**Recorded data:**
■ ■ ■ ■ ■ ■ ■

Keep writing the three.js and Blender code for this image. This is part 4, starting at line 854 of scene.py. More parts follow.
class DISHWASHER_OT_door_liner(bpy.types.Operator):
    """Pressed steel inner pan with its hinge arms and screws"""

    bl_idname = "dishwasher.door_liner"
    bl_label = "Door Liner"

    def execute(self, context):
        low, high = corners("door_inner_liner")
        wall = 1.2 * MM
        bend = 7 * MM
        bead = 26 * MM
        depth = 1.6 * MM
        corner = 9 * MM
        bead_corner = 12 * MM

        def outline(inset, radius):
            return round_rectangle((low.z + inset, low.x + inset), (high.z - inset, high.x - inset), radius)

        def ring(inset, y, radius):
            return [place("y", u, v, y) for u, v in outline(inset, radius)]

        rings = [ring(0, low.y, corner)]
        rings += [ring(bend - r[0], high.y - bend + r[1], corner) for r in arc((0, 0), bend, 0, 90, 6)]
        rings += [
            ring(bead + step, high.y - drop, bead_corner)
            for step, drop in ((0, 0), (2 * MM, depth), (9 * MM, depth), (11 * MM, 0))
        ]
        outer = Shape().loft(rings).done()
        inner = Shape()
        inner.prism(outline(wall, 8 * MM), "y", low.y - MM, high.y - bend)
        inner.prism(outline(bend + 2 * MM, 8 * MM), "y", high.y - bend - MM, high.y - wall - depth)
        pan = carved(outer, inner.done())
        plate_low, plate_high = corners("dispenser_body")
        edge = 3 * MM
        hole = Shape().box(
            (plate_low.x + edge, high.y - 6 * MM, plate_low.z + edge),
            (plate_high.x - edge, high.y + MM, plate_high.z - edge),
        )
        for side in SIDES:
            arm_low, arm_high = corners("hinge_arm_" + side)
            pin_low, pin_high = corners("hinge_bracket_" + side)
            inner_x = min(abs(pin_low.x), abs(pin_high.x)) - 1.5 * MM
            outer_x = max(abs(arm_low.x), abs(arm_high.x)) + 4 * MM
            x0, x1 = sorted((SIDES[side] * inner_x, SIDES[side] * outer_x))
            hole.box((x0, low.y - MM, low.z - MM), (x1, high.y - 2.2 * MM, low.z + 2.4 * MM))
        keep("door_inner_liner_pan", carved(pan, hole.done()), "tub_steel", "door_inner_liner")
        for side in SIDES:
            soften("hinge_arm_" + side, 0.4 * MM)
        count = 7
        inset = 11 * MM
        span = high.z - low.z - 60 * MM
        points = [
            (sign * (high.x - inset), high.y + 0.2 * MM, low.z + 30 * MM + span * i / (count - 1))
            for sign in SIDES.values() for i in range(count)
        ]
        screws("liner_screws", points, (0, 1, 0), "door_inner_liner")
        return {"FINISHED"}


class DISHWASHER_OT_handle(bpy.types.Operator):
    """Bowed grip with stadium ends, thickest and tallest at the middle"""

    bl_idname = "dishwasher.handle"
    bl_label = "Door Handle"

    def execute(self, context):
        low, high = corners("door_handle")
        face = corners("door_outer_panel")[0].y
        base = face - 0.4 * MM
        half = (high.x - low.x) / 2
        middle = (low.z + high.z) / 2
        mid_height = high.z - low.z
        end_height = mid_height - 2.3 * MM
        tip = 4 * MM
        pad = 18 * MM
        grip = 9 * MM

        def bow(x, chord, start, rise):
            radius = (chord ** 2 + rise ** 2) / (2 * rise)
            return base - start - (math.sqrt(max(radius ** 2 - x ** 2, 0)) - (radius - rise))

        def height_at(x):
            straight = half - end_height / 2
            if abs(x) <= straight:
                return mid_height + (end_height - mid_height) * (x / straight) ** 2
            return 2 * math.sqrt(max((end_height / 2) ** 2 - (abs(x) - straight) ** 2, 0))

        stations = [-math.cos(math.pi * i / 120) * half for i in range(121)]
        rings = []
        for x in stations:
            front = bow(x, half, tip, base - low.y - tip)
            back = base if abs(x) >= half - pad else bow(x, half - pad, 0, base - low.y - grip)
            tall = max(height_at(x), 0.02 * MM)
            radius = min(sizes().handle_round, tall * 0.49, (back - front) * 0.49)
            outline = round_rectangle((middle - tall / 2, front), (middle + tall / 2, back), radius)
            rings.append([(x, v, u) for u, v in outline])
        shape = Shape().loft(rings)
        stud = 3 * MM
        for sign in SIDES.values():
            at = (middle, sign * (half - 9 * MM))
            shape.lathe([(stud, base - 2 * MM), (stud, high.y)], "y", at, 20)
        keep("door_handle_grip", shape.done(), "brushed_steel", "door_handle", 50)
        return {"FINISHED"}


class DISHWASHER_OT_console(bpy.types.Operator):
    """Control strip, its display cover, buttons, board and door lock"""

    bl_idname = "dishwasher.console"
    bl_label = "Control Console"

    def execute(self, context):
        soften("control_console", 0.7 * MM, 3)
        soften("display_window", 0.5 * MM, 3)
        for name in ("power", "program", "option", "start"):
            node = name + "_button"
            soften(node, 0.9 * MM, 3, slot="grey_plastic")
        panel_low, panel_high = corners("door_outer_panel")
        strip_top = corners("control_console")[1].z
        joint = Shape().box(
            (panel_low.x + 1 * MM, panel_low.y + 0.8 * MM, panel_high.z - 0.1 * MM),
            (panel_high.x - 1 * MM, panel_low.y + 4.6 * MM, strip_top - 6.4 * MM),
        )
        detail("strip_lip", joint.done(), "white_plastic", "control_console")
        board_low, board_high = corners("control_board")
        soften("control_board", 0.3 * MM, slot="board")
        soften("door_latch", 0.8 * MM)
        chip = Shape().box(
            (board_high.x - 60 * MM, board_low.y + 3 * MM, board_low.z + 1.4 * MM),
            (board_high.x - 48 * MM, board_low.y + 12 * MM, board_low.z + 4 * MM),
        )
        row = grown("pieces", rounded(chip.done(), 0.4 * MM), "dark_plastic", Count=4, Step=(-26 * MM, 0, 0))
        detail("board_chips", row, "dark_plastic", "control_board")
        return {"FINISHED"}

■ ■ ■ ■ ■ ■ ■

**Instructions for the task:**
Reproduce the listing above word for word.

**Written response:**
Keep writing the three.js and Blender code for this image. This is part 4, starting at line 854 of scene.py. More parts follow.
class DISHWASHER_OT_door_liner(bpy.types.Operator):
    """Pressed steel inner pan with its hinge arms and screws"""

    bl_idname = "dishwasher.door_liner"
    bl_label = "Door Liner"

    def execute(self, context):
        low, high = corners("door_inner_liner")
        wall = 1.2 * MM
        bend = 7 * MM
        bead = 26 * MM
        depth = 1.6 * MM
        corner = 9 * MM
        bead_corner = 12 * MM

        def outline(inset, radius):
            return round_rectangle((low.z + inset, low.x + inset), (high.z - inset, high.x - inset), radius)

        def ring(inset, y, radius):
            return [place("y", u, v, y) for u, v in outline(inset, radius)]

        rings = [ring(0, low.y, corner)]
        rings += [ring(bend - r[0], high.y - bend + r[1], corner) for r in arc((0, 0), bend, 0, 90, 6)]
        rings += [
            ring(bead + step, high.y - drop, bead_corner)
            for step, drop in ((0, 0), (2 * MM, depth), (9 * MM, depth), (11 * MM, 0))
        ]
        outer = Shape().loft(rings).done()
        inner = Shape()
        inner.prism(outline(wall, 8 * MM), "y", low.y - MM, high.y - bend)
        inner.prism(outline(bend + 2 * MM, 8 * MM), "y", high.y - bend - MM, high.y - wall - depth)
        pan = carved(outer, inner.done())
        plate_low, plate_high = corners("dispenser_body")
        edge = 3 * MM
        hole = Shape().box(
            (plate_low.x + edge, high.y - 6 * MM, plate_low.z + edge),
            (plate_high.x - edge, high.y + MM, plate_high.z - edge),
        )
        for side in SIDES:
            arm_low, arm_high = corners("hinge_arm_" + side)
            pin_low, pin_high = corners("hinge_bracket_" + side)
            inner_x = min(abs(pin_low.x), abs(pin_high.x)) - 1.5 * MM
            outer_x = max(abs(arm_low.x), abs(arm_high.x)) + 4 * MM
            x0, x1 = sorted((SIDES[side] * inner_x, SIDES[side] * outer_x))
            hole.box((x0, low.y - MM, low.z - MM), (x1, high.y - 2.2 * MM, low.z + 2.4 * MM))
        keep("door_inner_liner_pan", carved(pan, hole.done()), "tub_steel", "door_inner_liner")
        for side in SIDES:
            soften("hinge_arm_" + side, 0.4 * MM)
        count = 7
        inset = 11 * MM
        span = high.z - low.z - 60 * MM
        points = [
            (sign * (high.x - inset), high.y + 0.2 * MM, low.z + 30 * MM + span * i / (count - 1))
            for sign in SIDES.values() for i in range(count)
        ]
        screws("liner_screws", points, (0, 1, 0), "door_inner_liner")
        return {"FINISHED"}


class DISHWASHER_OT_handle(bpy.types.Operator):
    """Bowed grip with stadium ends, thickest and tallest at the middle"""

    bl_idname = "dishwasher.handle"
    bl_label = "Door Handle"

    def execute(self, context):
        low, high = corners("door_handle")
        face = corners("door_outer_panel")[0].y
        base = face - 0.4 * MM
        half = (high.x - low.x) / 2
        middle = (low.z + high.z) / 2
        mid_height = high.z - low.z
        end_height = mid_height - 2.3 * MM
        tip = 4 * MM
        pad = 18 * MM
        grip = 9 * MM

        def bow(x, chord, start, rise):
            radius = (chord ** 2 + rise ** 2) / (2 * rise)
            return base - start - (math.sqrt(max(radius ** 2 - x ** 2, 0)) - (radius - rise))

        def height_at(x):
            straight = half - end_height / 2
            if abs(x) <= straight:
                return mid_height + (end_height - mid_height) * (x / straight) ** 2
            return 2 * math.sqrt(max((end_height / 2) ** 2 - (abs(x) - straight) ** 2, 0))

        stations = [-math.cos(math.pi * i / 120) * half for i in range(121)]
        rings = []
        for x in stations:
            front = bow(x, half, tip, base - low.y - tip)
            back = base if abs(x) >= half - pad else bow(x, half - pad, 0, base - low.y - grip)
            tall = max(height_at(x), 0.02 * MM)
            radius = min(sizes().handle_round, tall * 0.49, (back - front) * 0.49)
            outline = round_rectangle((middle - tall / 2, front), (middle + tall / 2, back), radius)
            rings.append([(x, v, u) for u, v in outline])
        shape = Shape().loft(rings)
        stud = 3 * MM
        for sign in SIDES.values():
            at = (middle, sign * (half - 9 * MM))
            shape.lathe([(stud, base - 2 * MM), (stud, high.y)], "y", at, 20)
        keep("door_handle_grip", shape.done(), "brushed_steel", "door_handle", 50)
        return {"FINISHED"}


class DISHWASHER_OT_console(bpy.types.Operator):
    """Control strip, its display cover, buttons, board and door lock"""

    bl_idname = "dishwasher.console"
    bl_label = "Control Console"

    def execute(self, context):
        soften("control_console", 0.7 * MM, 3)
        soften("display_window", 0.5 * MM, 3)
        for name in ("power", "program", "option", "start"):
            node = name + "_button"
            soften(node, 0.9 * MM, 3, slot="grey_plastic")
        panel_low, panel_high = corners("door_outer_panel")
        strip_top = corners("control_console")[1].z
        joint = Shape().box(
            (panel_low.x + 1 * MM, panel_low.y + 0.8 * MM, panel_high.z - 0.1 * MM),
            (panel_high.x - 1 * MM, panel_low.y + 4.6 * MM, strip_top - 6.4 * MM),
        )
        detail("strip_lip", joint.done(), "white_plastic", "control_console")
        board_low, board_high = corners("control_board")
        soften("control_board", 0.3 * MM, slot="board")
        soften("door_latch", 0.8 * MM)
        chip = Shape().box(
            (board_high.x - 60 * MM, board_low.y + 3 * MM, board_low.z + 1.4 * MM),
            (board_high.x - 48 * MM, board_low.y + 12 * MM, board_low.z + 4 * MM),
        )
        row = grown("pieces", rounded(chip.done(), 0.4 * MM), "dark_plastic", Count=4, Step=(-26 * MM, 0, 0))
        detail("board_chips", row, "dark_plastic", "control_board")
        return {"FINISHED"}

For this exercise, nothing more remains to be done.